Linux: Creating a Systemd Timer
List all active timers:
systemctl list-timers
Output shows each timer, when it last ran, and when it will run next.
A systemd timer needs two files: a .timer file and a matching .service file.
Create the service file at /etc/systemd/system/mybackup.service:
[Unit]
Description=Run daily backup
[Service]
Type=oneshot
ExecStart=/home/user/backup.sh
User=user
Create the timer file at /etc/systemd/system/mybackup.timer:
[Unit]
Description=Daily backup timer
[Timer]
OnCalendar=*-*-* 02:00:00
Persistent=true
[Install]
WantedBy=timers.target
Enable and start the timer:
sudo systemctl daemon-reload
sudo systemctl enable mybackup.timer
sudo systemctl start mybackup.timer
The OnCalendar format is Year-Month-Day Hour:Minute:Second. Some examples:
OnCalendar=*-*-* 02:00:00 # Daily at 2:00 AM
OnCalendar=Mon *-*-* 09:00:00 # Every Monday at 9:00 AM
OnCalendar=*-*-01 06:00:00 # First of every month at 6:00 AM
Another option is OnBootSec, which runs a specified time after boot:
OnBootSec=5min # 5 minutes after boot
OnBootSec=1h # 1 hour after boot
The Persistent=true option means that if the system was off when the timer should have fired, it will run as soon as the system starts.
Check logs for the service:
journalctl -u mybackup.service
Check when the timer will fire next:
systemctl status mybackup.timer
Go: Persistent Scheduler with State File
Build a scheduler that writes its state to a JSON file. This way it can survive restarts and know which jobs have already run.
package main
import (
"encoding/json"
"fmt"
"os"
"os/exec"
"path/filepath"
"time"
)
type ScheduledJob struct {
Name string `json:"name"`
Command string `json:"command"`
IntervalS int `json:"interval_seconds"`
LastRun time.Time `json:"last_run"`
RunCount int `json:"run_count"`
LastStatus string `json:"last_status"`
}
type SchedulerState struct {
Jobs []*ScheduledJob `json:"jobs"`
}
func loadState(path string) (*SchedulerState, error) {
data, err := os.ReadFile(path)
if err != nil {
if os.IsNotExist(err) {
return &SchedulerState{}, nil
}
return nil, err
}
var state SchedulerState
if err := json.Unmarshal(data, &state); err != nil {
return nil, err
}
return &state, nil
}
func saveState(path string, state *SchedulerState) error {
data, err := json.MarshalIndent(state, "", " ")
if err != nil {
return err
}
return os.WriteFile(path, data, 0644)
}
func runDue(state *SchedulerState) {
now := time.Now()
for _, job := range state.Jobs {
interval := time.Duration(job.IntervalS) * time.Second
if now.Sub(job.LastRun) < interval {
fmt.Printf("[SKIP] %s (next run in %v)\n", job.Name, interval-now.Sub(job.LastRun))
continue
}
fmt.Printf("[RUN] %s: %s\n", job.Name, job.Command)
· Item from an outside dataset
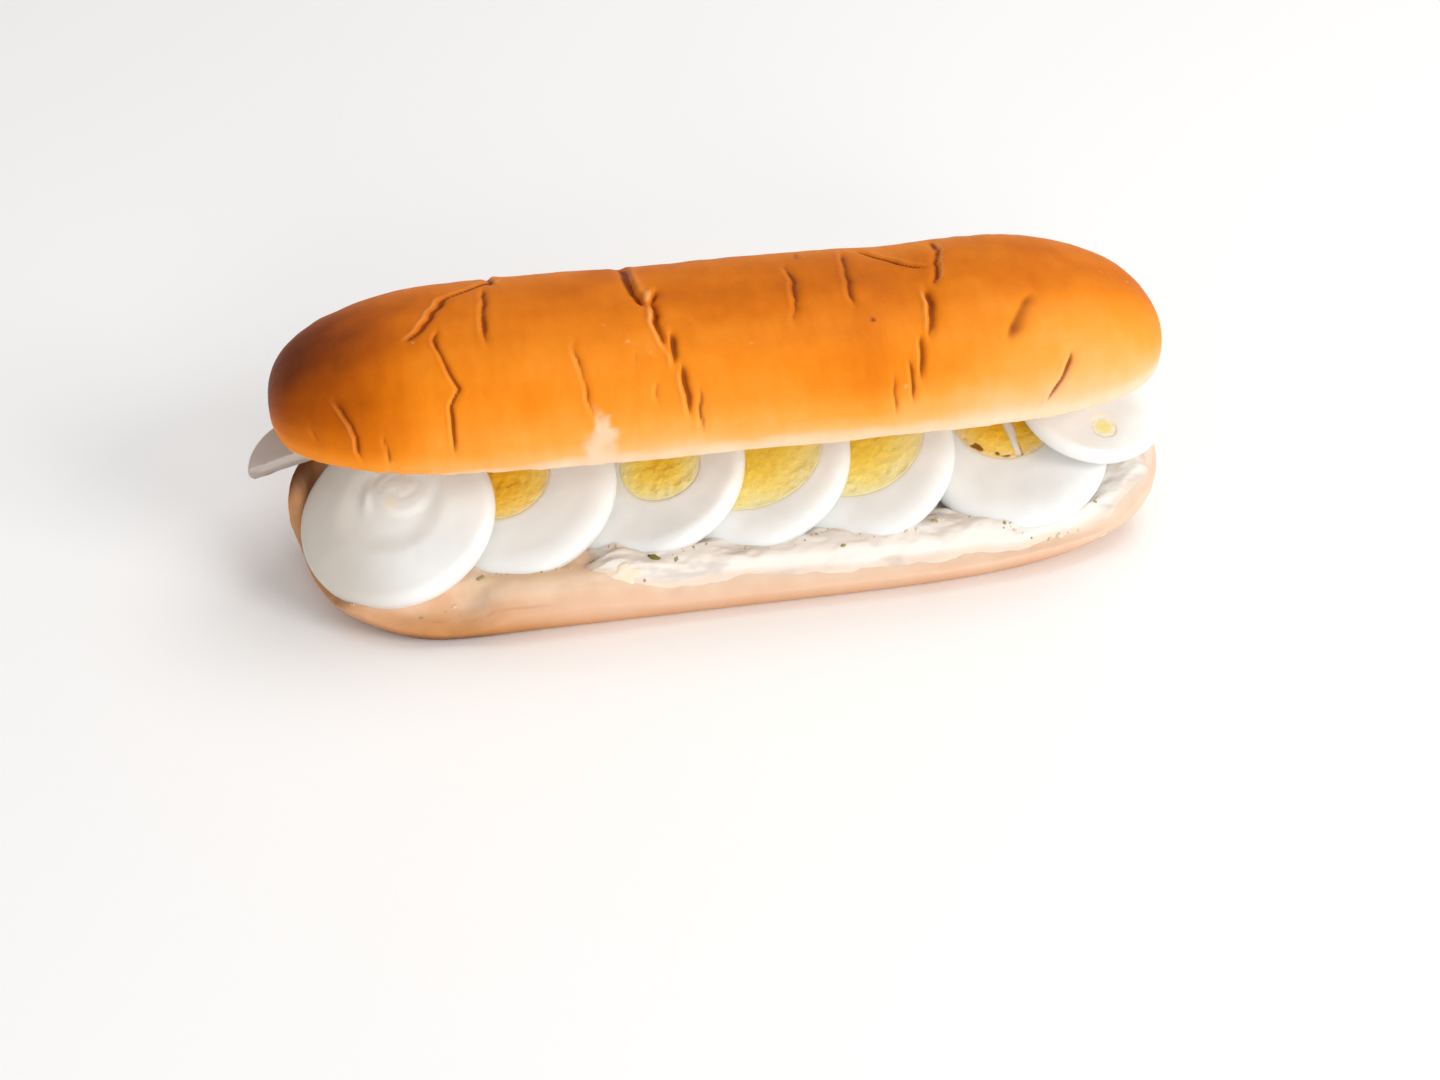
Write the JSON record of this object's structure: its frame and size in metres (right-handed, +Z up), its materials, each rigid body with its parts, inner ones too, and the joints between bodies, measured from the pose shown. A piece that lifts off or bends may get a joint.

cmd := exec.Command("sh", "-c", job.Command)
output, err := cmd.CombinedOutput()
job.LastRun = now
job.RunCount++
if err != nil {
job.LastStatus = fmt.Sprintf("FAILED: %v", err)
fmt.Printf("[FAIL] %s: %v\n", job.Name, err)
} else {
job.LastStatus = "OK"
fmt.Printf("[DONE] %s\n", job.Name)
}
if len(output) > 0 {
fmt.Printf(" Output: %s", string(output))
}
}
}
func main() {
stateFile := filepath.Join(os.TempDir(), "scheduler-state.json")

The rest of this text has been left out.